Core Concepts
A multi-task representation learning technique that leverages information from multiple related domains to improve the detection of classes from unseen domains by cultivating a domain-invariant latent space.
Abstract
The paper introduces a multi-task representation learning approach to improve the detection of out-of-distribution (OOD) intrusion classes. The key ideas are:
Cultivate a latent space from data spanning multiple source and cross-domains to amplify generalization to OOD domains.
Disentangle the latent space by minimizing the mutual information between the input and the latent space, effectively de-correlating spurious correlations among the samples of a specific domain.

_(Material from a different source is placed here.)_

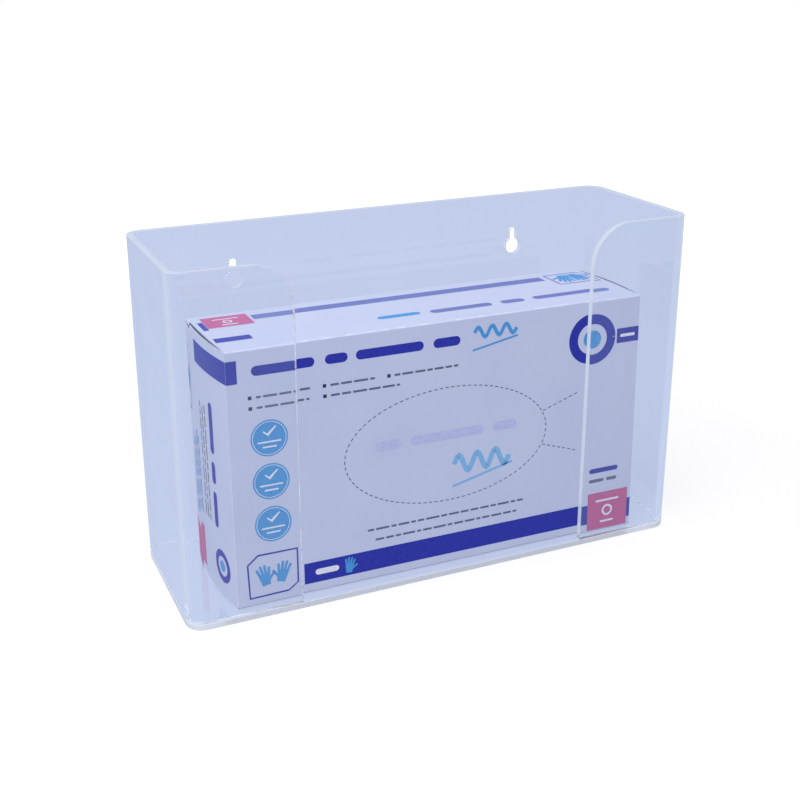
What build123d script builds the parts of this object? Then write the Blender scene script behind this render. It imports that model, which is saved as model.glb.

Jointly optimize the classification loss, the multi-domain reconstruction loss, and the mutual invariance regularization in the latent space.
The authors evaluate the proposed method on multiple cybersecurity datasets, showing improved performance on both unseen in-distribution and OOD classes compared to contemporary domain generalization methods. The key is to leverage cross-domain data in a principled way and apply a mutual information-based regularization to learn a domain-invariant latent representation.
Stats
The authors use several cybersecurity datasets in their experiments:
CSE-CIC-IDS2018: SOLARIS, GOLDENEYE as source domains, INFILTRATION, BOTNET as cross-domains, and RARE, SLOWHTTPS, HOIC as OOD domains.
CICIoT 2023: BENIGN, DoS, DDoS as source, RECON as cross-domain, and WEB, MIRAI as OOD.
CICIoMT 2024: BENIGN, DDoS, DoS as source, RECON, SPOOFING as cross-domain, and MQTT as OOD.
Quotes
"We consider the scenario where we know that each domain has its own spuriously correlated features which hurts the generalization performance of the model when tested on OOD domains."
"Our methodology jointly optimizes the classification loss, the multi-domain reconstruction loss, and the mutual invariance regularization in the latent space."
"We show that cross-domain data when added in a principled way, can improve generalization performance on the IN and OOD classes."